Expansion of Section 179 Expensing
Generally, taxpayers must capitalize the cost of property used in a trade or business and recover the cost over time through deductions for depreciation or amortization. However, Section 179 provides favorable treatment for businesses by allowing taxpayers to immediately deduct or expense the cost of qualifying property instead of recovering such costs through depreciation deductions. Under prior law, a taxpayer could expense up to $500,000 of the cost of qualifying property placed in service for the taxable year. The $500,000 is reduced (but not below zero) to the extent that the cost of qualifying property placed in service during the taxable year exceeds $2,000,000. The Act increases the expensing limit under Section 179 to $1,000,000 and increases the phase-out threshold amount to $2,500,000. Both the $1,000,000 and $2,500,000 amounts are indexed for inflation, and the changes are effective for taxable years beginning on or after January 1, 2018.

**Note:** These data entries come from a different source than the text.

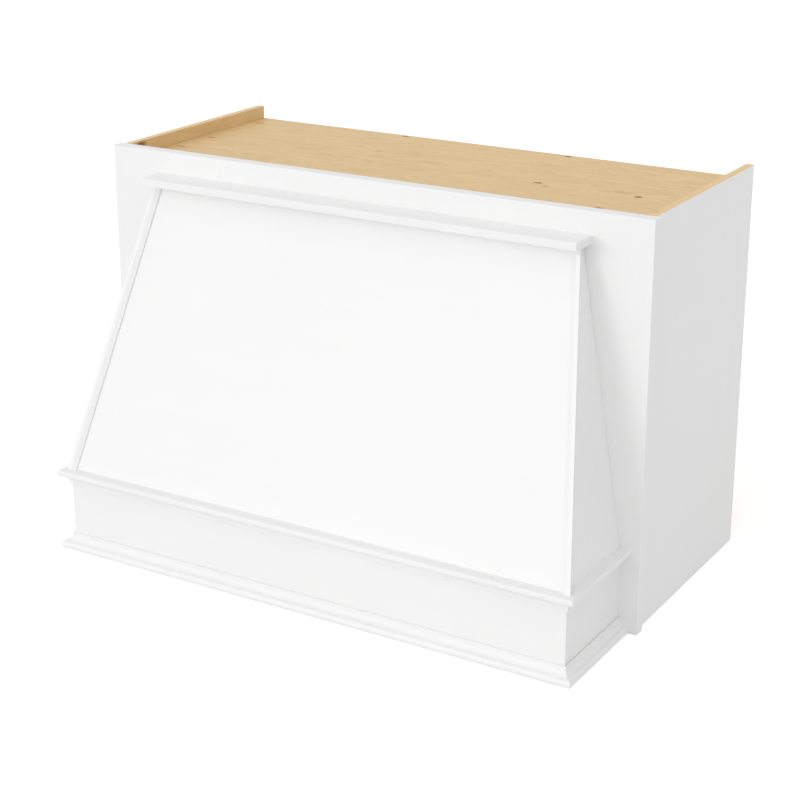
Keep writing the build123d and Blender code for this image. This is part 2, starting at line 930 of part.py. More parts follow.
with BuildPart() as right_apron_rail:
    board(
        (apron_inner_side - liner_rail_thickness, apron_rail_front, liner_rail_lift),
        (apron_inner_side, frame_front, liner_rail_top),
    )
    drill(rail_screw_hole, apron_rail_seats)
right_apron_rail.part.label = "right_apron_rail"
export_step(right_apron_rail.part, "parts/right_apron_rail.step")

with BuildPart() as left_apron_rail:
    mirror(right_apron_rail.part, about=Plane.YZ)
left_apron_rail.part.label = "left_apron_rail"
export_step(left_apron_rail.part, "parts/left_apron_rail.step")


# Fasteners

with BuildPart() as frame_pocket_screws:
    with Locations(*both_sides(frame_pocket_seats)):
        add(pocket_screw.part)
frame_pocket_screws.part.label = "frame_pocket_screws"
export_step(frame_pocket_screws.part, "parts/frame_pocket_screws.step")

with BuildPart() as rail_pocket_screws:
    with Locations(*both_sides(rail_pocket_seats)):
        add(pocket_screw.part)
rail_pocket_screws.part.label = "rail_pocket_screws"
export_step(rail_pocket_screws.part, "parts/rail_pocket_screws.step")

with BuildPart() as cheek_screws:
    with Locations(*both_sides(cheek_screw_seats)):
        add(frame_screw.part)
cheek_screws.part.label = "cheek_screws"
export_step(cheek_screws.part, "parts/cheek_screws.step")

with BuildPart() as apron_screws:
    with Locations(*both_sides(apron_screw_seats)):
        add(frame_screw.part)
apron_screws.part.label = "apron_screws"
export_step(apron_screws.part, "parts/apron_screws.step")

with BuildPart() as cap_screws:
    with Locations(*cap_screw_seats):
        add(cap_screw.part)
cap_screws.part.label = "cap_screws"
export_step(cap_screws.part, "parts/cap_screws.step")

with BuildPart() as liner_rail_screws:
    with Locations(*both_sides(side_rail_seats + apron_rail_seats), *front_rail_seats):
        add(rail_screw.part)
liner_rail_screws.part.label = "liner_rail_screws"
export_step(liner_rail_screws.part, "parts/liner_rail_screws.step")

with BuildPart() as corner_block_screws:
    with Locations(*both_sides(block_seats)):
        add(block_screw.part)
corner_block_screws.part.label = "corner_block_screws"
export_step(corner_block_screws.part, "parts/corner_block_screws.step")

with BuildPart() as top_panel_staples:
    with Locations(*both_sides(side_staple_seats + back_staple_seats)):
        add(wire_staple.part)
top_panel_staples.part.label = "top_panel_staples"
export_step(top_panel_staples.part, "parts/top_panel_staples.step")
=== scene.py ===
"""Dresses a wall-hung wooden range hood cover in white paint and bare maple."""

from math import cos, radians, sin

import bmesh
import bpy
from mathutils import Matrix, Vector


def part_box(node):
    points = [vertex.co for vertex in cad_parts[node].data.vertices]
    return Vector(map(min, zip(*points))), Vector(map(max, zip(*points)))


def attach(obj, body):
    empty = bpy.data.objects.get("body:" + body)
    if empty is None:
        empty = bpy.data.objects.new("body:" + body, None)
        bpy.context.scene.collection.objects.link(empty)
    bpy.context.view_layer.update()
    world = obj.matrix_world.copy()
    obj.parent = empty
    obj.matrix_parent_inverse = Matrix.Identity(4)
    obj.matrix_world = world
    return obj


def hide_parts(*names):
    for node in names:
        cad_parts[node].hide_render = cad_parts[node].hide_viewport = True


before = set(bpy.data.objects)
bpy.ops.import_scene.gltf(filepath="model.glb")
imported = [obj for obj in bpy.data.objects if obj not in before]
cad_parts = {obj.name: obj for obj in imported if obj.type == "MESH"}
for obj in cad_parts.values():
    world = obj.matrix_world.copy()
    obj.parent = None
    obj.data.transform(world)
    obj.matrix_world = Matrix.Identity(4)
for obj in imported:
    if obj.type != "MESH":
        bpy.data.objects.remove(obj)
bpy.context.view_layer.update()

bl_info = {
    "name": "Wooden Range Hood Cover",
    "version": (1, 0, 0),
    "blender": (4, 5, 0),
    "location": "View3D > Sidebar > Hood Cover",
    "description": "Dresses a wall-hung wooden range hood cover in paint and bare maple",
    "category": "Object",
}

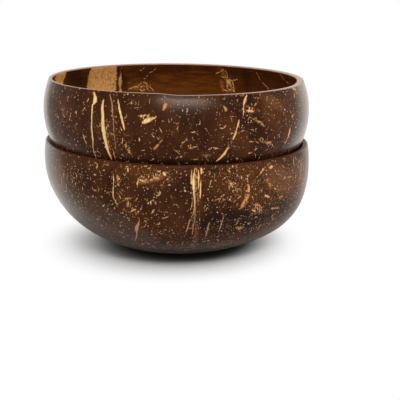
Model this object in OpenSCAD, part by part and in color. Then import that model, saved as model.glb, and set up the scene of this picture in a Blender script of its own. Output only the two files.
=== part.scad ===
// A nested pair of coconut shell bowls, each cut from one nut shell, sanded flat below and polished.
// The lower bowl is a half with the nut's three eyes, and the upper bowl is a half from the tip.
// The upper bowl is lowered until its curved outside seats in the lower bowl's lip, and lifts straight off.

/* [Lower bowl] */
// Widest diameter of the lower bowl
lower_d = 140; // [132:1:150]
// Height of the lower bowl, from its sanded base to the top of its lip
lower_h = 56.5; // [54:0.5:62]
// Height of the lower bowl's widest level above its base
lower_belly_h = 46.5; // [42:0.5:50]
// Diameter of the sanded flat that the lower bowl stands on
lower_base_d = 51; // [44:1:56]
// Share by which the lower shell's curve is fuller than an ellipse's
lower_fullness_share = 0.12; // [0:0.01:0.2]
// Thickness of the lower shell at its widest level and at its lip
lower_wall_t = 2.9; // [2.4:0.1:4]

/* [Upper bowl] */
// Widest diameter of the upper bowl
upper_d = 139; // [132:1:150]
// Height of the upper bowl, from its sanded base to the top of its lip
upper_h = 66; // [62:0.5:70]
// Height of the upper bowl's widest level above its base
upper_belly_h = 49.5; // [45:0.5:53]
// Diameter of the sanded flat under the upper bowl
upper_base_d = 50; // [44:1:56]
// Share by which the upper shell's curve is fuller than an ellipse's
upper_fullness_share = 0; // [0:0.01:0.2]
// Thickness of the upper shell at its widest level and at its lip
upper_wall_t = 2.5; // [2.1:0.1:3.5]

/* [Both shells] */
// Thickness of a shell at the middle of its sanded base
floor_t = 3.5; // [3:0.1:5]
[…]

Amounts Paid in Connection with Sexual Harassment or Abuse Cases
While businesses are generally allowed to deduct ordinary and necessary expenses paid or incurred in carrying on a trade or business, that deduction is subject to certain exceptions. For instance, fines paid to a government for a violation of law are not deductible. The Act adds a new exception by providing that amounts paid for any settlement or payout related to sexual harassment or sexual abuse and associated attorney fees are not deductible if the settlement or payment is subject to a nondisclosure agreement. This provision is effective for amounts paid or incurred after December 22, 2017.

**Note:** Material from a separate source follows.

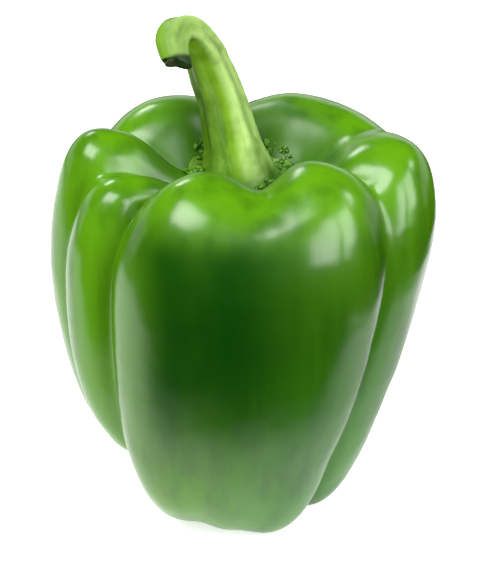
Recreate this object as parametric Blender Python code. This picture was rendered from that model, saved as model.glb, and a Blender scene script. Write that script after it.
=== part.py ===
# Bell pepper: one lobed fruit that stands on the feet of its lobes, and its stem with the calyx.
# Metres, +Z up. The origin is on the surface that the fruit stands on, under the middle of its
# outline, and the front of the fruit faces -Y.

import math
from typing import NamedTuple

import bmesh
import bpy
from mathutils import Vector
from mathutils.bvhtree import BVHTree
from mathutils.geometry import interpolate_bezier

MM = 0.001


class Lobe(NamedTuple):
    """One bulge of the fruit, between two furrows. Radii are from the fruit's axis."""

    name: str
    crown_radius: float  # where the shoulder is highest
    crown: float  # how high it is there
    reach: float  # radius of the belly
    belly: float  # height of the belly
    foot_radius: float  # where the lobe reaches lowest
    foot: float  # how low: below 0 for a foot that is pressed flat
    shoulder: float  # how far out the shoulder stays high, from 0 to 1
    flank: float  # how far down the flank keeps its full radius, from 0 to 1
    heel: float  # how far out the heel stays low, from 0 to 1


class Furrow(NamedTuple):
    """The valley before the lobe of the same number. Its angles are in degrees, from the front,
    anticlockwise from above."""

    crown_angle: float
    foot_angle: float
    crown_depth: float
    flank_depth: float
    foot_depth: float
    fade: float = 1  # how far down the shoulder its depth turns from one into the next, from 0 to 1


class Station(NamedTuple):
    """One cross-section of the stem: its centre, its radius and how far its ribs stand out."""

    x: float
    y: float
    z: float
    radius: float
    rib: float


# Fruit
LOBES = (
    Lobe("front_left", 24 * MM, 89 * MM, 41 * MM, 62 * MM, 18 * MM, 1.4 * MM, 0.55, 0.75, 0.61),
    Lobe("front_right", 26 * MM, 90 * MM, 43.5 * MM, 64 * MM, 21 * MM, -0.6 * MM, 0.60, 0.50, 0.40),
    Lobe("right", 35 * MM, 89 * MM, 44.5 * MM, 71 * MM, 18.5 * MM, -0.9 * MM, 0.70, 0.15, 0.43),
    Lobe("back_right", 25 * MM, 90 * MM, 44 * MM, 64 * MM, 19 * MM, -0.6 * MM, 0.60, 0.50, 0.50),
    Lobe("back_left", 23 * MM, 91 * MM, 42 * MM, 64 * MM, 19 * MM, -0.6 * MM, 0.60, 0.50, 0.50),
    Lobe("left", 32.5 * MM, 90.4 * MM, 43 * MM, 60 * MM, 22 * MM, 8 * MM, 0.66, 0.60, 0.50),
    Lobe("left_front", 30 * MM, 84 * MM, 42 * MM, 58 * MM, 24 * MM, 14 * MM, 0.55, 0.60, 0.50),
)
FURROWS = (
    Furrow(-48, -57, 9 * MM, 6 * MM, 6 * MM),
    Furrow(15, -12, 6 * MM, 0.6 * MM, 0.3 * MM, 0.45),
    Furrow(68, 37, 9 * MM, 7 * MM, 6 * MM),
    Furrow(103, 99, 2.2 * MM, 4 * MM, 6 * MM),
    Furrow(186, 180, 7 * MM, 4 * MM, 5 * MM),
    Furrow(254, 246, 7 * MM, 4 * MM, 5 * MM),
    Furrow(284, 281, 6 * MM, 4 * MM, 4 * MM),
)
BULGE = 0.62  # 1 makes a lobe a plain sine wave, and less makes it boxier
SOFT_BULGE = 1.8  # the same where there is no furrow, so that the lobes run into each other
SHALLOW = 3 * MM  # depth of furrow below which one turns into the other
FLOOR = 77 * MM  # bottom of the hollow that the calyx lies in
DIMPLE = 9 * MM  # underside at the blossom end
HOLLOW_START, HOLLOW_END = 0.75, 0.45  # Bezier handles of the hollow, as shares of crown_radius
UNDER_START, UNDER_END = 0.5, 0.4  # and of the underside, as shares of foot_radius
ROUND = 0.55  # handle length that makes a Bezier curve a quarter ellipse
HOLLOW_RINGS, SHOULDER_RINGS, FLANK_RINGS, UNDER_RINGS = 9, 9, 18, 9
DEGREES_PER_STEP = 4.5  # between the mesh's columns
FURROW_CROWDING = 0.45  # how far those columns crowd towards the furrows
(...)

Under prior law, patents, inventions, models, designs, secret formulas and processes were treated as capital assets. The Act modifies the definition of a capital asset such that this intellectual property, to the extent it was self-created or acquired in a carryover basis transaction, is an ordinary income asset. As a result, gain or loss from the sale or exchange of this intellectual property is treated as ordinary income or loss. This provision applies to dispositions beginning on or after January 1, 2018.